The trail now got tiring and very narrow at places but at all times, it was absolutely gorgeous! shimla We were surrounded by Deodar trees and Rhododendron flowers. The path was strewn with dried leaves and fallen flowers. We were shaded from the heat of the sun and a cool breeze kept us going. Looking back now, I think this was really one of the finest nature walks we’ve ever been on.

Just like Madhu anticipated, the trail finally led us out onto a concrete road but not without throwing in some very steep steps towards the end. Somewhere along the way we must have passed Chadwick Falls as well but saw no sign of it. In spite of the tiring, draining climb, in spite of having no idea where we were exactly and in spite of the uphill sloping road ahead of us, I was absolutely glad to be back in civilization ! We sat by the roadside, resting awhile and then set off again.
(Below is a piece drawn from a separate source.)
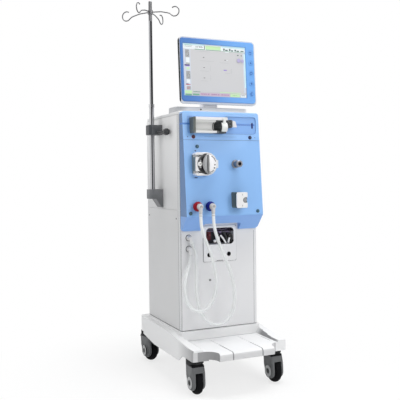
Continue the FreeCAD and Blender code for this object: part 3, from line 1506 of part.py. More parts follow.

After about 3kms, asking a couple of people for directions, we emerged at the northern end of the IIAS, right where the fruit vendor stood with her stall. She gave me a short wave and smile as we passed her; she must have wondered why we had bothered going to Chadwick Falls after all !

After a late lunch (it was past 3:30pm when we stopped to eat) and some more walking (this time downhill to the bus station), we boarded a Shogi-bound bus and got to our hotel around 6pm. Obviously, we had skipped Annandale meadows from our agenda for today; just didn’t have the energy for another 8km walk (round-trip).

It had been a long and tiring day but we were extremely proud of our walking skills especially since we had none of it when we started traveling a few months back. Moreover, today my knee did not hurt as it usually does after a strenuous climb; will never forget the pain I experienced while descending the Shatrunjaya Hill in Palitana, Gujarat! I guess my legs are slowly getting better at this. Hopefully, someday they’ll get good enough to attempt the multiple-day, high altitude treks along the Himalayan ranges. Too hopeful? Well, there’s no harm in dreaming.